Days Five & Six: “Your situation is excruciatingly common,” the Secret Service agent told me.
Because big companies tend to be well defended, he explained, foreign hackers are focusing on small to midsized firms–auto dealerships, independent restaurants, storefront retailers, marketing firms.
He asked if the hackers had defrauded me of any money.
No, I told him. They just stole my good name. And my ability to sleep at night.
Yes, of course, there’s that, he agreed.
But, he explained with weary patience, American law enforcement cannot prosecute attempts to defraud. It generally takes a “spectacularly large-scale” success–typically, one involving $500,000 or more–to even trigger a formal investigation.
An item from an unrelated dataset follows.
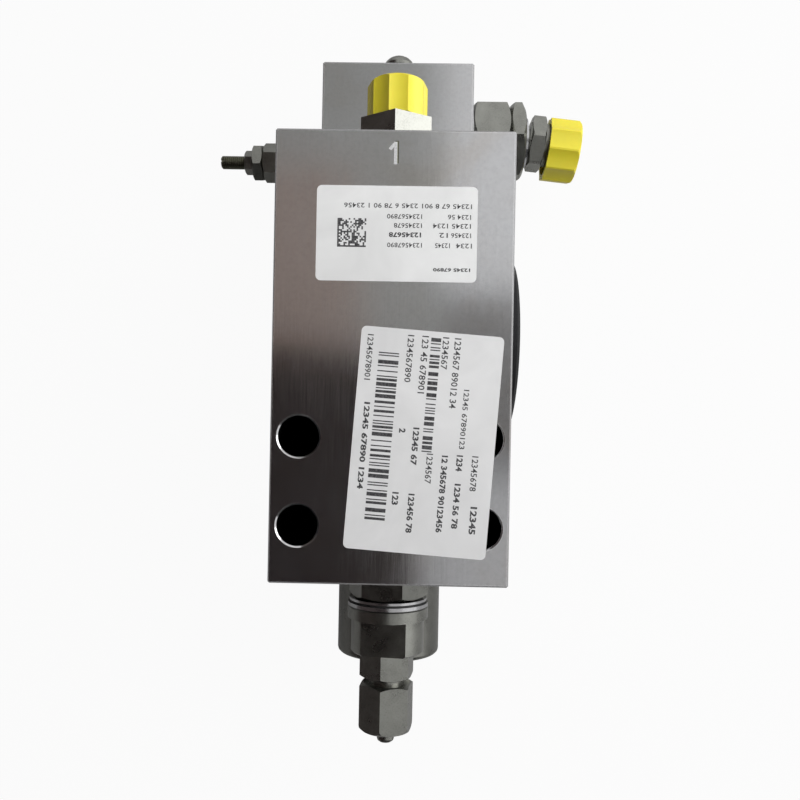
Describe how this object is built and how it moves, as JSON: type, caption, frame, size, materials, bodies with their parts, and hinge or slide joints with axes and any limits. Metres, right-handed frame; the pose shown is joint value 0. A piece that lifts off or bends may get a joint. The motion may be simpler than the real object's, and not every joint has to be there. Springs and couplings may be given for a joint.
{
  "type": "hydraulic valve block",
  "caption": "Steel hydraulic holding valve block with a bolted oil port, a pilot-opened main poppet, a relief cartridge with an adjusting screw, capped tube fittings and a covered side port.",
  "frame": {"origin": "centre of the oil port on the mounting face", "axes": "+Z out of the label face, +Y up along the block towards the pilot end, +X to the side port"},
  "size_m": [0.1425, 0.2583, 0.095],
  "materials": {
    "block_steel": "ground, dull",
    "cap_steel": "turned, dark",
    "plated_steel": "zinc plated, dark",
    "screw_steel": "black oxide",
    "bright_ring": "bright plated",
    "hardened_steel": "ground",
    "spring_steel": "drawn wire",
    "seal_rubber": "smooth",
    "yellow_plastic": "moulded",
    "black_plastic": "moulded",
    "label_paper": "coated, satin",
    "label_ink": "printed"
  },
  "bodies": {
    "valve_body": {"valve_block": "block_steel", "port_seal": "seal_rubber", "spring_cap": "cap_steel", "spring_cap_seal": "seal_rubber", "main_spring_seat": "hardened_steel", "main_sleeve": "hardened_steel", "sleeve_seal": "seal_rubber", "top_plug": "plated_steel", "top_plug_seal": "seal_rubber", "stop_screw": "screw_steel", "dome_washer": "bright_ring", "upper_fitting": "plated_steel", "upper_fitting_seal": "bright_ring", "lower_adapter": "plated_steel", "backup_ring": "bright_ring", "adapter_ring": "seal_rubber", "bonded_ring": "bright_ring", "tube_reducer": "plated_steel", "blanking_plug": "plated_steel", "pilot_adapter": "plated_steel", "pilot_adapter_seal": "bright_ring", "pilot_lock_nut": "plated_steel", "pilot_washer": "bright_ring", "pilot_reducer": "plated_steel", "relief_cartridge": "plated_steel", "relief_cartridge_seal": "bright_ring", "relief_seat": "hardened_steel", "relief_sleeve_nut": "plated_steel", "main_spring": "spring_steel", "pilot_spring": "spring_steel", "check_spring": "spring_steel", "relief_spring": "spring_steel"},
    "main_poppet": {"main_poppet": "hardened_steel"},
    "pilot_piston": {"pilot_piston": "hardened_steel", "pilot_piston_seal": "seal_rubber"},
    "check_poppet": {"check_poppet": "hardened_steel"},
    "relief_poppet": {"relief_poppet": "hardened_steel"},
    "spring_plate": {"relief_spring_plate": "hardened_steel"},
    "adjusting_screw": {"adjusting_screw": "screw_steel"},
    "adjuster_lock_nut": {"adjuster_lock_nut": "plated_steel"},
    "dome_nut": {"dome_nut": "plated_steel"},
    "tube_nut": {"tube_nut": "plated_steel"},
    "upper_cap": {"upper_cap": "yellow_plastic"},
    "pilot_cap": {"pilot_cap": "yellow_plastic"},
    "side_cover": {"side_cover": "black_plastic"}
  },
  "joints": [
    {"name": "main_poppet_slide", "type": "slide", "parent": "valve_body", "child": "main_poppet", "axis": [0, -1, 0], "range_m": [0, 0.006], "stiffness_N_per_m": 24000, "springref_m": -0.004, "deforming": ["main_spring"]},
    {"name": "pilot_piston_slide", "type": "slide", "parent": "valve_body", "child": "pilot_piston", "axis": [0, -1, 0], "range_m": [0, 0.006], "deforming": ["pilot_spring"]},
    {"name": "check_poppet_slide", "type": "slide", "parent": "valve_body", "child": "check_poppet", "axis": [0, -1, 0], "range_m": [0, 0.003], "stiffness_N_per_m": 300, "springref_m": -0.004, "deforming": ["check_spring"]},
    {"name": "relief_poppet_slide", "type": "slide", "parent": "valve_body", "child": "relief_poppet", "axis": [-1, 0, 0], "range_m": [0, 0.0015], "stiffness_N_per_m": 9000, "springref_m": -0.003, "deforming": ["relief_spring"]},
    {"name": "spring_plate_slide", "type": "slide", "parent": "valve_body", "child": "spring_plate", "axis": [1, 0, 0], "range_m": [0, 0.0016], "deforming": ["relief_spring"]},
    {"name": "adjusting_screw_turn", "type": "hinge", "parent": "spring_plate", "child": "adjusting_screw", "pos_m": [-0.06, 0.1234, 0.026], "axis": [1, 0, 0], "range_deg": [0, 720]},
    {"name": "adjuster_lock_nut_turn", "type": "hinge", "parent": "valve_body", "child": "adjuster_lock_nut", "pos_m": [-0.0591, 0.1234, 0.026], "axis": [1, 0, 0], "range_deg": [-360, 360]},
    {"name": "dome_nut_turn", "type": "hinge", "parent": "valve_body", "child": "dome_nut", "pos_m": [0, 0.158, 0.026], "axis": [0, 1, 0], "range_deg": [-360, 360]},
    {"name": "tube_nut_turn", "type": "hinge", "parent": "valve_body", "child": "tube_nut", "pos_m": [0, -0.078, 0.0662], "axis": [0, -1, 0], "range_deg": [-360, 360]},
    {"name": "upper_cap_slide", "type": "slide", "parent": "valve_body", "child": "upper_cap", "axis": [0, 1, 0], "range_m": [0, 0.02]},
    {"name": "pilot_cap_slide", "type": "slide", "parent": "valve_body", "child": "pilot_cap", "axis": [0.9945, -0.1045, 0], "range_m": [0, 0.02]},
    {"name": "side_cover_slide", "type": "slide", "parent": "valve_body", "child": "side_cover", "axis": [1, 0, 0], "range_m": [0, 0.02]}
  ],
  "couplings": [
    {"joint": "pilot_piston_slide", "follows": "main_poppet_slide", "ratio": 1},
    {"joint": "adjusting_screw_turn", "follows": "spring_plate_slide", "rad_per_m": 7854}
  ]
}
And the governments of Russia and China are completely uninterested in investigating, let alone prosecuting, their hackers’ activities.
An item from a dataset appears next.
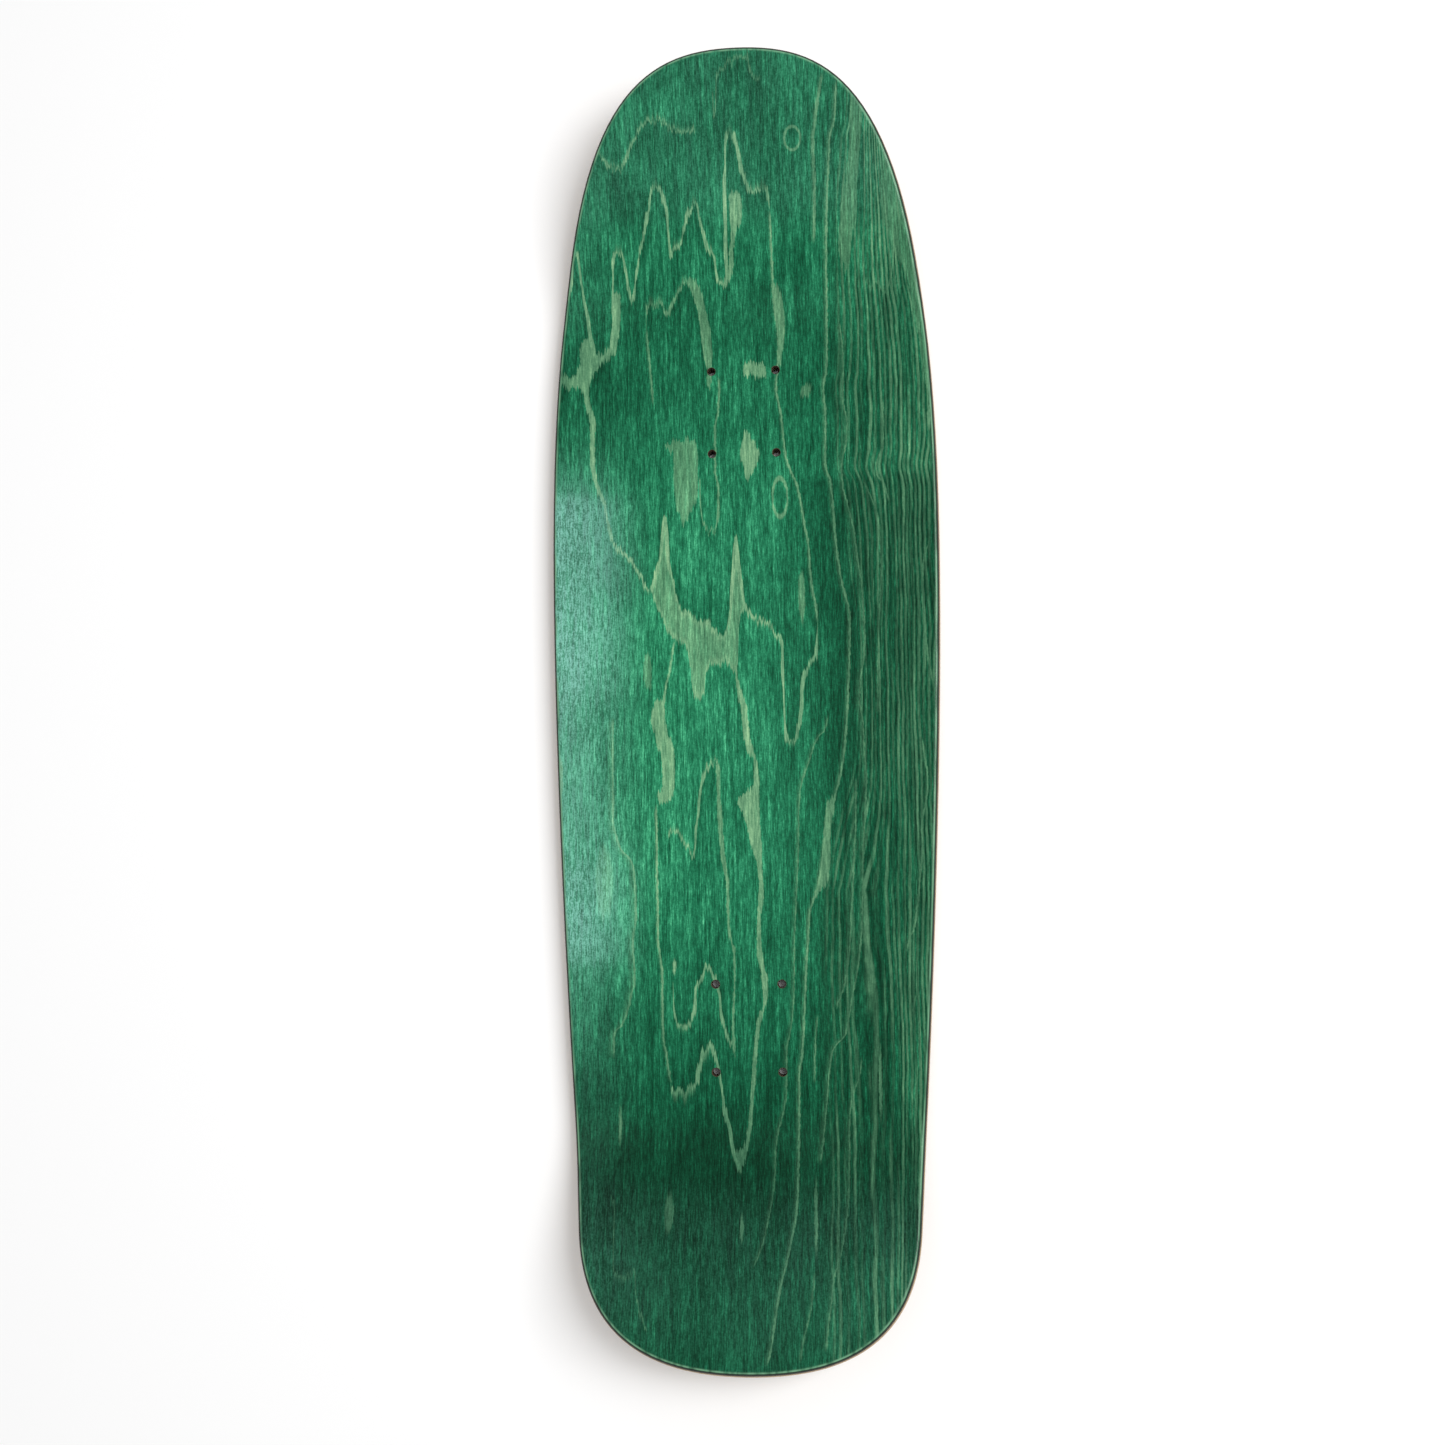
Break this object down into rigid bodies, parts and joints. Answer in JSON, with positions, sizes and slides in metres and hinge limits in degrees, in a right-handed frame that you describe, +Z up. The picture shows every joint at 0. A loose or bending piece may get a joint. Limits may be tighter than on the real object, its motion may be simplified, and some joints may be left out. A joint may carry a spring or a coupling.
{
  "type": "skateboard deck",
  "caption": "Bare wooden skateboard deck with an egg-shaped nose, squarer tail, dished rails and bolt holes for two trucks.",
  "frame": {"origin": "on the underside, in the flat middle, halfway between the two truck seats", "axes": "+Y towards the longer, egg-shaped nose, +Z up out of the stained standing face, +X to the right when looking from tail to nose"},
  "size_m": [0.2472, 0.8106, 0.0645],
  "materials": {
    "bottom_veneer": "clear satin lacquer over natural maple",
    "lower_core_ply": "sanded edge, long grain",
    "lower_cross_ply": "sanded edge, cross grain",
    "centre_ply": "sanded edge, long grain",
    "upper_cross_ply": "sanded edge, cross grain",
    "upper_core_ply": "dyed dark, sanded edge, long grain",
    "top_veneer": "green stain under satin lacquer"
  },
  "bodies": {
    "root": {"bottom_veneer": "bottom_veneer", "lower_core_ply": "lower_core_ply", "lower_cross_ply": "lower_cross_ply", "centre_ply": "centre_ply", "upper_cross_ply": "upper_cross_ply", "upper_core_ply": "upper_core_ply", "top_veneer": "top_veneer"}
  },
  "joints": []
}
But, he said, “if you keep frustrating them, if it’s clear their scam isn’t working, they’ll give up pretty quickly.”
You mean they’ll give up on me, I said. And move on to the next mark.
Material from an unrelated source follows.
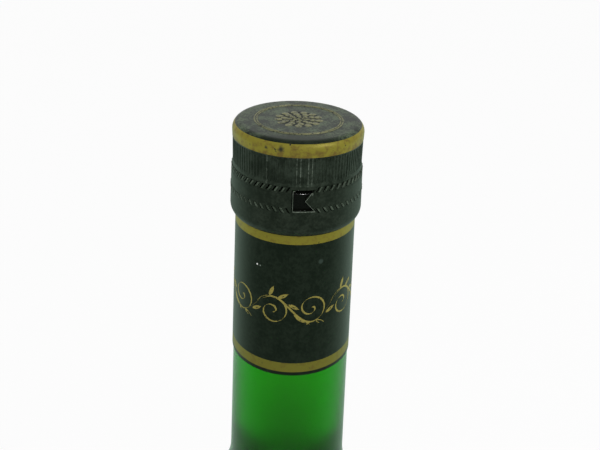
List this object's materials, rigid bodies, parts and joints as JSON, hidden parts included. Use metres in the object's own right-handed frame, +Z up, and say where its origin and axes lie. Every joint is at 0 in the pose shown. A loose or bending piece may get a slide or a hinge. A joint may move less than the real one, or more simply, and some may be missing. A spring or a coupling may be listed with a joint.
{
  "type": "cognac bottle",
  "caption": "Tall round cognac bottle in green glass with a sloping shoulder, long neck and black ribbed screw closure with a printed skirt.",
  "frame": {"origin": "centre of the face the bottle stands on", "axes": "+Z up along the bottle's axis, -Y the front with the window of the tamper ring a little to its right, +X to the right seen from the front"},
  "size_m": [0.0788, 0.0788, 0.3002],
  "materials": {
    "green_glass": "satin etched emerald green container glass",
    "cognac": "clear amber spirit",
    "inner_plastic": "moulded black plastic, glossy",
    "skirt_lacquer": "black lacquered skirt printed with dull gold bands",
    "closure_plastic": "moulded black plastic, satin, rubbed, with a dull gold rim band"
  },
  "bodies": {
    "root": {"bottle_glass": "green_glass", "cognac": "cognac", "inner_collar": "inner_plastic", "neck_sleeve": "skirt_lacquer", "tamper_ring": "closure_plastic", "cap": "closure_plastic"}
  },
  "joints": []
}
“That’s right. They’ll find someone else.”
I’d say that qualifies as cold comfort.
Day Seven: It’s Easter Sunday, and after the sunshine and cantatas and alleluias, the last thing I want is to pore over Google Analytics. But it’s one of the few windows I have on the scammers’ progress.
When I finally log on, I discover that someone in Karachi, Pakistan, spent more than twenty minutes on the legitimate Fitzgerald Communications site yesterday. As did someone in an unspecified location in India, and someone else in Moscow.
Why does all of this give me such a bad feeling?
Days Eight & Nine: Good news: there were less than a dozen out-of-state hits on the legitimate Fitzgerald Communications website yesterday. Most of them were from California, which I suppose makes sense, since the scammers are touting California Almonds as one of their major clients.
Day Ten: The Secret Service agent urged me to report the hack to my local police department. As I approach the AAPD reception desk in City Hall, the plainclothes cop on duty eyes my business-girl outfit, notebook, and hefty manila file.
“How can I help you?” His voice is as wary as his eyes.
I take a deep breath and begin my sad tale.
His pale eyes grow wide as he listens and shakes his head.
“Have you lost any money to these people? Have they stolen from you?”
No, I tell him, then reach for the same answer I gave the Secret Service agent days earlier: “What they’ve stolen is my name, my business, my identity, and quite possibly my professional reputation.” My voice shakes slightly.
He and I agree that the Secret Service might have been misguided in directing me to my local police station. As he points out, this really belongs in the realm of national security, cyber crimes division.
“Sorry,” he says, handing me back my ID. “But if there’s anything else we can do…”
Day Eleven: Just before I learned I’d been hacked, a media planner by the name of Matt left a phone message for me. It was so brief and so obscure I assumed it was a cold call and ignored it.
It wasn’t until yesterday, when I was playing back the messages that had accumulated over the past week and a half, that I stumbled on Matt again. And this time, of course, his words had a completely different meaning.
“Hi, Linda, just wanted to speak with you quickly before we get everything rolling. Give me a call at your convenience.”
Get everything rolling? As in–oh no–ad placements for the phony “Fitzgerald Communications”?
I called Matt immediately. Turns out he had been targeted in a similar scam last fall, so he’d been on high alert since then. This despite the fact that his firm actually got $10,000 in upfront money from the scammers. Hmmm…so it wasn’t quite the perfect fraud after all.
And, no, he hadn’t bitten. Matt was one who got away.
Epilogue: The panicky phone calls from media buyers have stopped. There are relatively few out-of-state hits on my website.
In a weird way, I suppose I should be grateful for my rough global education.
Life on the World Wide Web is not all sweet. Universal access to information is not necessarily free. It can cost you your identity and your reputation. Or at the very least, your time, energy, and money as you work to undo the damage.